The world that emerged after the Second World War sought to move beyond that logic.

The principles of self-determination, decolonisation and territorial integrity became cornerstones of the international system. The very idea that territories could simply be traded or transferred like commercial assets lost legitimacy.

Hence the fundamental difference. Chagos is far from being Louisiana, Alaska or the Virgin Islands. Chagos is not a real estate transaction. It is the final chapter of an unfinished decolonisation process.

The International Court of Justice concluded that the separation of the archipelago from Mauritius prior to independence was unlawful. The United Nations General Assembly subsequently called upon the United Kingdom to complete the decolonisation process. Agree or not, these conclusions establish the framework within which the issue is now viewed internationally.

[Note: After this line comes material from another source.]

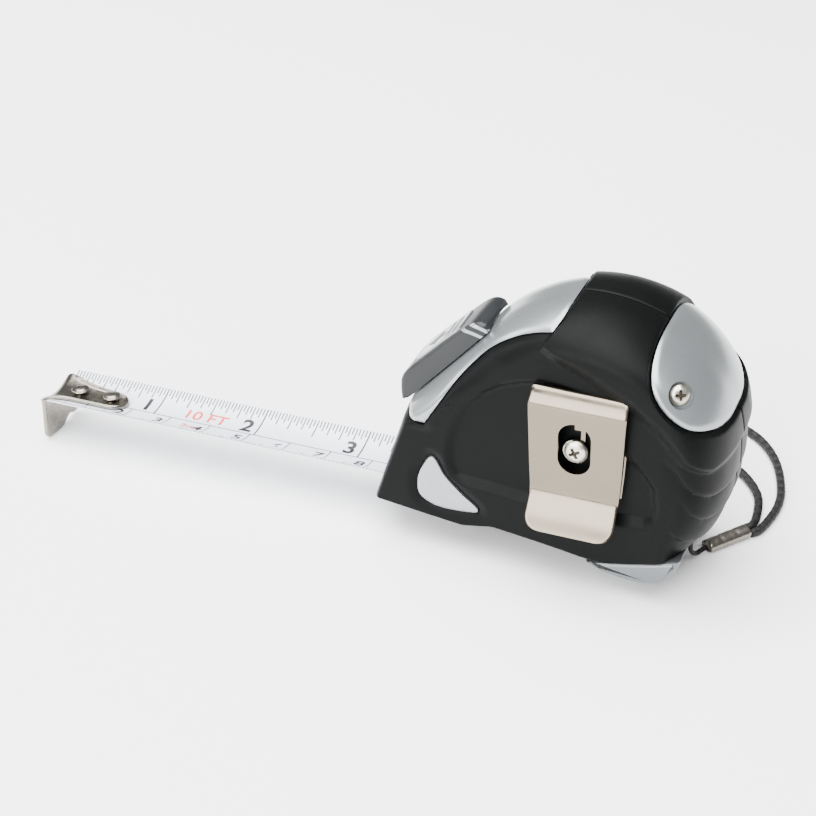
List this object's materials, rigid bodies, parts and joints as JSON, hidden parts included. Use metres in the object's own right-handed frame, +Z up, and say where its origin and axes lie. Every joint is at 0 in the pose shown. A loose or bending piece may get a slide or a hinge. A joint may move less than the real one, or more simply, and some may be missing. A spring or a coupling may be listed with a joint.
{
  "type": "tape measure",
  "caption": "Pocket tape measure in a rubber-covered round case with silver trims, slide lock, belt clip, steel blade drawn out to its end hook, and a wrist loop.",
  "frame": {"origin": "On the surface it stands on, at the middle of the small flat under the rear foot, in the middle plane of the case.", "axes": "+X runs from the end hook towards the rear of the case, along the blade; +Z is up; the belt clip is on the -Y side."},
  "size_m": [0.1674, 0.0876, 0.062],
  "materials": {
    "rubber": "satin black moulded rubber",
    "inner_plastic": "black moulded ABS",
    "silver_plastic": "ABS in satin silver lacquer",
    "button_plastic": "fine-textured black ABS",
    "drum_plastic": "natural acetal",
    "spring_steel": "blued spring steel",
    "blade_paint": "spring steel, white enamel with printed scale",
    "nickel_steel": "nickel-plated steel",
    "screw_steel": "nickel-plated cross-head screw",
    "ferrule_metal": "crimped tube",
    "cord": "black braided polyester cord"
  },
  "bodies": {
    "case": {"left_grip": "rubber", "right_grip": "rubber", "left_shell": "inner_plastic", "right_shell": "inner_plastic", "front_band": "silver_plastic", "rear_cap": "silver_plastic", "left_nose_inset": "silver_plastic", "right_nose_inset": "silver_plastic", "foot": "silver_plastic", "reel_post": "inner_plastic", "belt_clip": "nickel_steel", "clip_screw": "screw_steel", "rear_screw": "screw_steel", "strap_cord": "cord", "ferrule": "ferrule_metal", "wrist_loop": "cord"},
    "reel": {"reel_drum": "drum_plastic", "blade_coil": "blade_paint", "mainspring": "spring_steel"},
    "tape": {"blade": "blade_paint", "hook_rivet_outer": "nickel_steel", "hook_rivet_inner": "nickel_steel"},
    "hook": {"end_hook": "nickel_steel"},
    "lock": {"lock_button": "button_plastic", "lock_tongue": "inner_plastic"}
  },
  "joints": [
    {"name": "tape_slide", "type": "slide", "parent": "case", "child": "tape", "axis": [1, 0, 0], "range_m": [0, 0.0835], "deforming": ["blade"]},
    {"name": "reel_spin", "type": "hinge", "parent": "case", "child": "reel", "pos_m": [-0.0112, 0, 0.0338], "axis": [0, 1, 0], "range_deg": [-219, 0]},
    {"name": "hook_float", "type": "slide", "parent": "tape", "child": "hook", "axis": [1, 0, 0], "range_m": [-0.0003, 0.0003]},
    {"name": "lock_slide", "type": "slide", "parent": "case", "child": "lock", "axis": [0.7071, 0, 0.7071], "range_m": [0, 0.0026]}
  ],
  "couplings": [
    {"joint": "reel_spin", "follows": "tape_slide", "rad_per_m": -45.662}
  ]
}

The framework is legal and political. It is not commercial!

Ironically, the reported proposal contains an implicit acknowledgement of Mauritian sovereignty. In effect, Mauritius holds sovereign title to the Archipelago. For decades, opponents of Mauritius’ position, including the United States, argued that sovereignty rested elsewhere. Doesn’t a proposal to buy the archipelago from Mauritius presuppose precisely the opposite?

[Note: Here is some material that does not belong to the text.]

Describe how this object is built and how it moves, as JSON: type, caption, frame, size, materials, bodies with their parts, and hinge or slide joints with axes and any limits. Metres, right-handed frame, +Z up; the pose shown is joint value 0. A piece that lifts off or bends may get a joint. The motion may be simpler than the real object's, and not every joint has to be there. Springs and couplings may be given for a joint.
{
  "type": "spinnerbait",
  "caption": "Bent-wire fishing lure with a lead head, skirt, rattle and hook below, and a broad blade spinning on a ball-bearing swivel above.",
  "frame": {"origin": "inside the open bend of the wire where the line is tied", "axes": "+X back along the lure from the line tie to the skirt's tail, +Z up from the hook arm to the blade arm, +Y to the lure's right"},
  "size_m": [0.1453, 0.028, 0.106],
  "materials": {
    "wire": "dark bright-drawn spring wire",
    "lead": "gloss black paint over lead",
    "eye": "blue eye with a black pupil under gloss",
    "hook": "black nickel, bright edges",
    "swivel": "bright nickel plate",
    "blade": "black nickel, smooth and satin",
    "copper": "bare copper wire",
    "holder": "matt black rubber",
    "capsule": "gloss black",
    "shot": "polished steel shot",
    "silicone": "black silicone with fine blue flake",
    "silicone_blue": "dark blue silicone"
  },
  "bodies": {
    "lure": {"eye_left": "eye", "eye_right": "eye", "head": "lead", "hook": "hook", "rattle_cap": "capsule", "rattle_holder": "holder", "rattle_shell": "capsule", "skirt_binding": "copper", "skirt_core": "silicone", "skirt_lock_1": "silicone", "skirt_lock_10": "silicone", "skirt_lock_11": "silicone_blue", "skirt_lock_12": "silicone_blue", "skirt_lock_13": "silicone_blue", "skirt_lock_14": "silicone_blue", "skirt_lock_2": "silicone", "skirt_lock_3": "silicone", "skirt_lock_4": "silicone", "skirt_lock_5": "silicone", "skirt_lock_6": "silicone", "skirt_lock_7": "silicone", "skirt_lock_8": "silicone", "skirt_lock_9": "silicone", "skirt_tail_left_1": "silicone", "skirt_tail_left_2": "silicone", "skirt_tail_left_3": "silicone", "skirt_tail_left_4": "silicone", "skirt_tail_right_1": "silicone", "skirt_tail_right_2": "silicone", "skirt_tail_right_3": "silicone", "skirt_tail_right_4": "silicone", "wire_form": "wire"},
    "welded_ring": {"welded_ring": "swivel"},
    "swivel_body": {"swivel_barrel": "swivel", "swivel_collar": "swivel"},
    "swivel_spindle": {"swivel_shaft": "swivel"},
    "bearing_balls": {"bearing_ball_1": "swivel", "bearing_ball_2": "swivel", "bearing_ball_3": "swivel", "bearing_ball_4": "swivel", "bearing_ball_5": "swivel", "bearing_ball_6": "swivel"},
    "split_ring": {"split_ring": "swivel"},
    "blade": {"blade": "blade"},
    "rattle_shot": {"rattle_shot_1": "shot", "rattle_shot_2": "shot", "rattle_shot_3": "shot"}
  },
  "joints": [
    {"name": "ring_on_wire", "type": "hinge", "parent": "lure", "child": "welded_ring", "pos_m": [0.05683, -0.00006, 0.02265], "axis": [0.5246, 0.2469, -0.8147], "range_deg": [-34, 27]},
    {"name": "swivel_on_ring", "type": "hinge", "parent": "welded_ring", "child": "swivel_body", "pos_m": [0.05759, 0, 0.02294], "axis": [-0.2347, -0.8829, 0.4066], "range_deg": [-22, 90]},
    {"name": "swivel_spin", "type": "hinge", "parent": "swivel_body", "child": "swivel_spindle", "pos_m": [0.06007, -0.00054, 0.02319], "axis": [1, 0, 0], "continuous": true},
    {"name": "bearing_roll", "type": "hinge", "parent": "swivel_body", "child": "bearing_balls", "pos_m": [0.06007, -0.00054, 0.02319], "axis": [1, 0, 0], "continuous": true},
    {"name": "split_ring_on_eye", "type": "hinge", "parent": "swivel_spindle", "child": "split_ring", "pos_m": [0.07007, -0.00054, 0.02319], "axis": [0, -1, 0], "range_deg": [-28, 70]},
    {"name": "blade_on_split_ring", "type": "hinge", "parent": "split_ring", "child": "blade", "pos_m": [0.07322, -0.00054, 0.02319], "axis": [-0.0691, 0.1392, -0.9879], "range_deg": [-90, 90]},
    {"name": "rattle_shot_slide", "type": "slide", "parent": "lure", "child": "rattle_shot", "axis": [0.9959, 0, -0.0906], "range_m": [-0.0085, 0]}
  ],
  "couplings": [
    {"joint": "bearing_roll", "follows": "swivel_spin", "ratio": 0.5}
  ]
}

Therein lies a striking contradiction.

There may, of course, be other motivations behind such reports. Some may interpret them as reflecting continuing unease within sections of the American administration regarding the agreement reached between the United Kingdom and Mauritius. Others may see them as another manifestation of the increasingly transactional approach that has characterised parts of contemporary American foreign policy. Still others may view them as part of a broader pattern of pressure on Prime Minister Keir Starmer’s government at a time when disagreements have surfaced across a range of issues.

Whatever the explanation, the episode raises a larger question. What does it tell us about the evolution of international relations? Increasingly, one gains the impression that legal principles, historical realities and established norms are being viewed through a purely strategic lens.

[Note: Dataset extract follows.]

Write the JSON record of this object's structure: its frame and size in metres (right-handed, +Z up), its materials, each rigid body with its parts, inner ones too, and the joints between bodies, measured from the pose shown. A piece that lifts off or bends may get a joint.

The question is no longer “What is lawful?” It is increasingly becoming “What is useful?”

This shift is not confined to the Chagos issue.

It can be observed in debates surrounding tariffs imposed on allies and adversaries alike. It is visible in disputes over Greenland. It is reflected in growing tensions between partners within the Atlantic alliance. It appears in the willingness of governments to comment on or seek to influence the domestic affairs of allied states while simultaneously denouncing similar behaviour by others.

The result is an international environment marked by growing inconsistency. Rules are invoked selectively. Principles appear increasingly contingent. Strategic expediency often trumps legal coherence.

For small states, these developments deserve careful attention.

As I have been writing in a series of articles recently, historically, countries such as Mauritius have relied upon international law, multilateral institutions and established norms to compensate for limitations of size and power. Any weakening of those principles inevitably raises important questions about the future character of the international system.

The Chagos issue therefore extends beyond Mauritius. The reported proposal is significant not because it is likely to succeed, but because it offers a peek into a changing world. A world in which some appear increasingly inclined to view sovereignty as negotiable, law as secondary and history as an inconvenience.

Not everything can be reduced to a transaction. Some questions involve identity. Some involve justice. Some involve principle. And some involve the completion of historical processes that should have been concluded long ago.

Chagos belongs to that category.

Perish the thought of any purchase! This is geopolitics under its worst mantle. Simply preposterous!